A picaresque, Italianate shadow-magic story sequence—several elements of which have previously appeared in Fantasy & Science Fiction magazine—from poet and fantasist Chappell (Dagon, 1968, etc.).
Country bumpkin Falco arrives in the port city of Tardocco hoping to apprentice himself to shadow-dealer Maestro Astolfo. Here, shadows can exist even when detached from their primaries, and so they may be stolen, bought, sold, surrendered, borrowed, and preserved; another person’s shadow may be donned for particular effect. Astolfo, reputedly once a shadow-thief, now operates as a scholar, tutor, magician, and astute detective. Mutano, Astolfo’s hulking assistant, a mute former solder, fosters a rivalry with Falco as the latter develops his physical and mental abilities and learns the business over an episodic series of adventures or, better, capers. The early stories, slight and rather mechanical, serve as an introduction. Thereafter, the pace and complexity increase as the shadow-brokers ponder an ethereal dancer who has relinquished her shadow in order to enhance her performance. Mutano and Falco feud openly as they quest for enormously valuable but deadly plants that feed on shadows.
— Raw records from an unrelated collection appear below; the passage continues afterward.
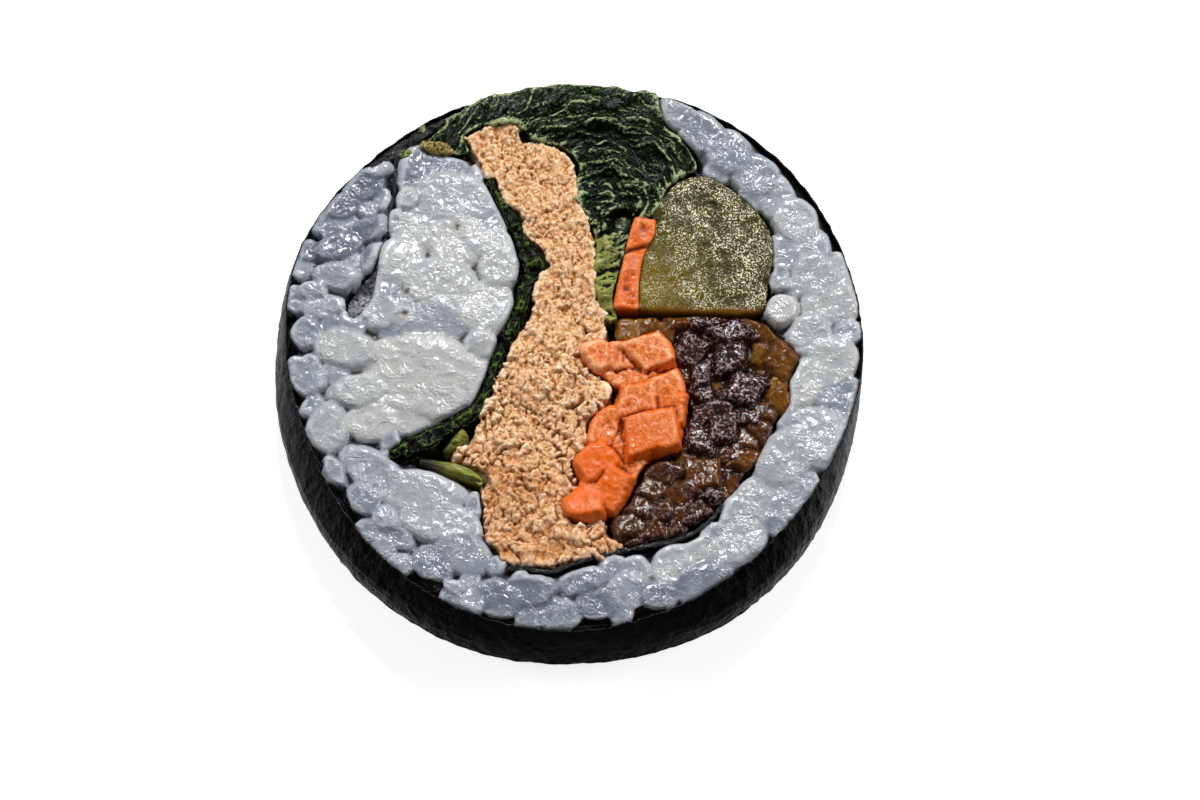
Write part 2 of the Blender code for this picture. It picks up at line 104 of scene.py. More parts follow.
def distance(points, lines, batch=4000):
    """How far each point is from an outline."""
    start, along = lines[:, 0], lines[:, 1] - lines[:, 0]
    length = np.maximum((along**2).sum(axis=1), 1e-12)
    far = np.empty(len(points))
    for first in range(0, len(points), batch):
        part = points[first : first + batch, None, :2]
        share = np.clip(((part - start) * along).sum(axis=2) / length, 0, 1)
        feet = start + share[..., None] * along
        far[first : first + batch] = ((part - feet) ** 2).sum(axis=2).min(axis=1) ** 0.5
    return far


def spread(lines, margin, step=0.5):
    """Even points over an outline's area, at least a margin inside it."""
    low, high = lines.reshape(-1, 2).min(axis=0), lines.reshape(-1, 2).max(axis=0)
    grid = np.meshgrid(np.arange(low[0], high[0], step), np.arange(low[1], high[1], step))
    points = np.stack([axis.ravel() for axis in grid], axis=1)
    points = points[inside(points, lines)]
    return points[distance(points, lines) > margin]


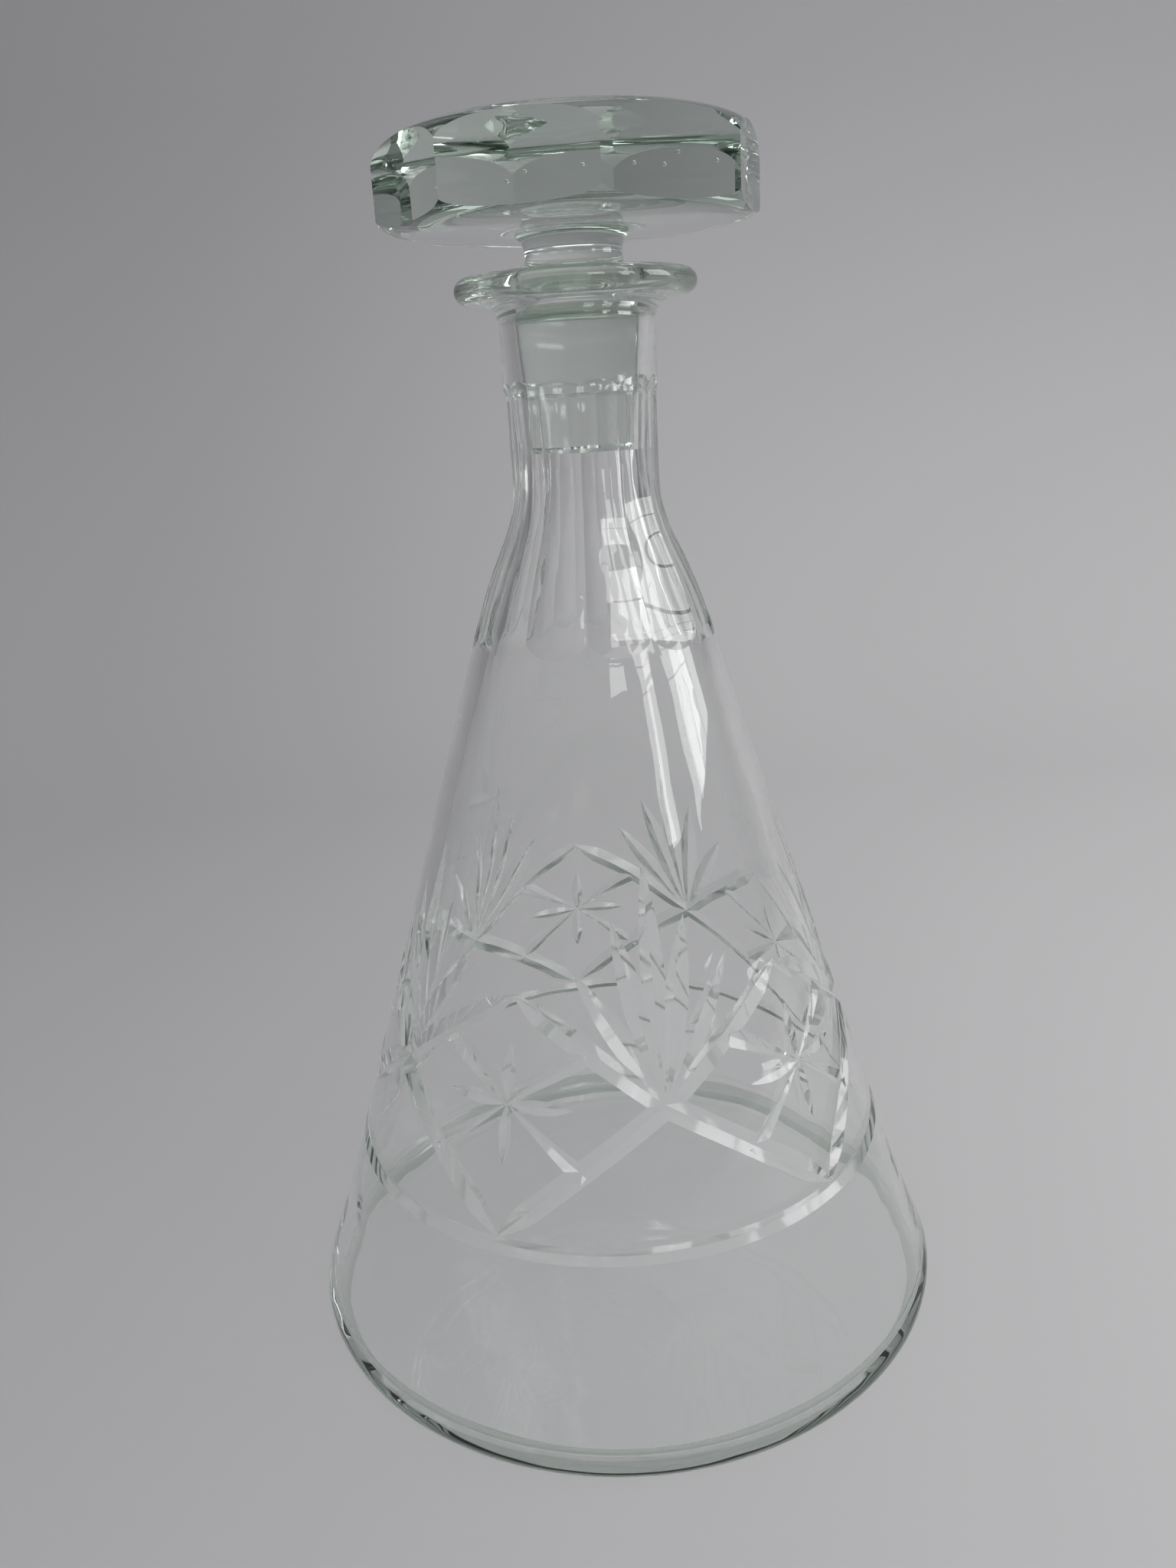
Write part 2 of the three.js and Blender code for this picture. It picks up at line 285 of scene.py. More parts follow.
def paperMaterial(name):
    material = bpy.data.materials.new(name)
    material.use_nodes = True
    nodes, links = material.node_tree.nodes, material.node_tree.links
    shader = nodes["Principled BSDF"]
    shader.inputs["Roughness"].default_value = stage["roughness"]
    place = nodes.new("ShaderNodeTexCoord")
    split = nodes.new("ShaderNodeSeparateXYZ")
    rise = nodes.new("ShaderNodeMapRange")
    rise.inputs["From Max"].default_value = stage["wallToneFrom"]
    aside = nodes.new("ShaderNodeMapRange")
    aside.interpolation_type = "SMOOTHSTEP"
    aside.inputs["From Min"].default_value = -stage["sideways"]
    aside.inputs["From Max"].default_value = stage["sideways"]
    # Painted light and shade: lighter to the right across the floor, darker up the wall.
    floor, blend = nodes.new("ShaderNodeMix"), nodes.new("ShaderNodeMix")
    floor.data_type = blend.data_type = "RGBA"
    floor.inputs["A"].default_value = stage["shadedLeftColour"]
    floor.inputs["B"].default_value = stage["litRightColour"]
    blend.inputs["B"].default_value = stage["shadedWallColour"]
    links.new(place.outputs["Object"], split.inputs[0])
    links.new(split.outputs["X"], aside.inputs["Value"])
    links.new(split.outputs["Z"], rise.inputs["Value"])
    links.new(aside.outputs[0], floor.inputs["Factor"])
    links.new(floor.outputs["Result"], blend.inputs["A"])
    links.new(rise.outputs[0], blend.inputs["Factor"])
    links.new(blend.outputs["Result"], shader.inputs["Base Color"])
    return material


# A floor that bends up into a wall behind the decanter.
def makeStage():
    bm = bmesh.new()
    reach, back, bend = stage["floorReach"], stage["wallDistance"], stage["wallBend"]
    side = [Vector((-reach, -reach, 0)), Vector((-reach, back - bend, 0))]
    for i in range(stage["bendSteps"]):
        angle = pi / 2 * (i + 1) / stage["bendSteps"]
        side.append(Vector((-reach, back - bend + bend * sin(angle), bend - bend * cos(angle))))
    side.append(Vector((-reach, back, stage["wallHeight"])))
    verts = [bm.verts.new(place) for place in side]
    edges = [bm.edges.new(pair) for pair in zip(verts, verts[1:])]
    swept = bmesh.ops.extrude_edge_only(bm, edges=edges)["geom"]
    moved = [v for v in swept if isinstance(v, bmesh.types.BMVert)]
    bmesh.ops.translate(bm, verts=moved, vec=(2 * reach, 0, 0))
    bmesh.ops.translate(bm, verts=bm.verts, vec=(0, 0, -stage["belowFoot"]))
    facing = Matrix.Rotation(radians(-shot["partTurn"]), 3, "Z")
    bmesh.ops.rotate(bm, verts=bm.verts, cent=(0, 0, 0), matrix=facing)
    bmesh.ops.recalc_face_normals(bm, faces=bm.faces)
    for face in bm.faces:
        face.smooth = True
    mesh = bpy.data.meshes.new("stage")
    bm.to_mesh(mesh)
    bm.free()
    mesh.materials.append(paperMaterial("stagePaper"))
    sweep = bpy.data.objects.new("stage", mesh)
    bpy.context.scene.collection.objects.link(sweep)


def areaLight(name, place, width, height, strength, aim):
    lamp = bpy.data.lights.new(name, "AREA")
    lamp.shape = "RECTANGLE"
    lamp.size, lamp.size_y = width, height
    lamp.energy = strength * width * height * pi
    holder = bpy.data.objects.new(name, lamp)
    holder.location = place
    holder.rotation_euler = (place - Vector((0, 0, aim))).to_track_quat("Z", "Y").to_euler()
    bpy.context.scene.collection.objects.link(holder)


def makeLights():
    distance, aim = light["windowDistance"], light["windowAim"]
    for window, (turn, rise, wide, high, columns, rows) in enumerate(light["windows"]):
        paneWide, paneHigh = wide / columns, high / rows
        size = [radians(angle) * distance * (1 - light["bar"]) for angle in (paneWide, paneHigh)]
        for column in range(columns):
            for row in range(rows):
                place = roundTheTable(
                    turn + (column - (columns - 1) / 2) * paneWide,
                    rise + (row - (rows - 1) / 2) * paneHigh,
                    distance,
                ) + Vector((0, 0, aim))
                name = f"pane_{window}_{column}_{row}"
                areaLight(name, place, *size, light["windowStrength"], aim)
    above = roundTheTable(0, light["topRise"], light["topDistance"])
    topSize = light["topSize"]
    areaLight("overhead", above, topSize, topSize, light["topStrength"], light["topAim"])


def makeWorld():
    world = bpy.data.worlds.new("room")
    bpy.context.scene.world = world
    world.use_nodes = True
    nodes, links = world.node_tree.nodes, world.node_tree.links
    background = nodes["Background"]
    place = nodes.new("ShaderNodeTexCoord")
    split = nodes.new("ShaderNodeSeparateXYZ")
    rise = nodes.new("ShaderNodeMapRange")
    rise.inputs["From Min"].default_value = light["horizon"]
    rise.inputs["To Min"].default_value = light["room"]
    rise.inputs["To Max"].default_value = light["ceiling"]
    links.new(place.outputs["Generated"], split.inputs[0])
    links.new(split.outputs["Z"], rise.inputs["Value"])
    links.new(rise.outputs[0], background.inputs["Strength"])
    background.inputs["Color"].default_value = light["roomColour"]


makeStage()
makeLights()
makeWorld()


print("glass")
glassLook = {
    "colour": (0.999, 1, 0.999, 1),
    "depthColour": (0.52, 0.62, 0.55, 1),  # what the light keeps in thick glass
    "bottleDensity": 7,  # for each metre
    "stopperDensity": 14,
    "bottleWaves": (60, 0.00018),  # how many in a metre, and their depth in metres
    "stopperWaves": (40, 0.00005),
    "index": 1.5,
    "lampShare": (0.994, 0.995, 0.994, 1),  # of the light that each surface lets on to the floor
    "cutRoughness": 0.35,
    "satinColour": (0.86, 0.88, 0.87, 1),
    # painted shade: the grey green that shaded faces are darkened towards
    "paintedShadeColour": (0.44, 0.53, 0.45, 1),
}


def waveGroup():
    group = bpy.data.node_groups.new("handMadeWaves", "ShaderNodeTree")
    interface = group.interface
    interface.new_socket("Size", in_out="INPUT", socket_type="NodeSocketFloat")
    interface.new_socket("Depth", in_out="INPUT", socket_type="NodeSocketFloat")
    interface.new_socket("Normal", in_out="OUTPUT", socket_type="NodeSocketVector")
    nodes, links = group.nodes, group.links
    entry, leaving = nodes.new("NodeGroupInput"), nodes.new("NodeGroupOutput")
    place = nodes.new("ShaderNodeTexCoord")
    waves = nodes.new("ShaderNodeTexNoise")
    waves.inputs["Detail"].default_value = 1
    bump = nodes.new("ShaderNodeBump")
    bump.inputs["Strength"].default_value = 1
    links.new(place.outputs["Object"], waves.inputs["Vector"])
    links.new(entry.outputs["Size"], waves.inputs["Scale"])
    links.new(entry.outputs["Depth"], bump.inputs["Distance"])
    links.new(waves.outputs[0], bump.inputs["Height"])
    links.new(bump.outputs[0], leaving.inputs[0])
    return group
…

Best of all, the pair set aside all contentions and attempt to recover Mutano’s lost voice, which was stolen by a cunning rival and stored, of all places, in a cat. The final piece, long and overinvolved, concerns an ancient ceremony and an elaborate piratical plot to capture and enslave the city. Often amusing, then, without real heft; Chappell’s frequent ventures into Elizabethan dialogue annoy rather than illuminate, though his prose shows a poet’s touch for comedy and description. One curious lacuna: the lack of significant female characters.
Given Chappell’s stellar reputation as a fantasist, more than a little disappointing, although readers who enjoyed the magazine stories will dive right in.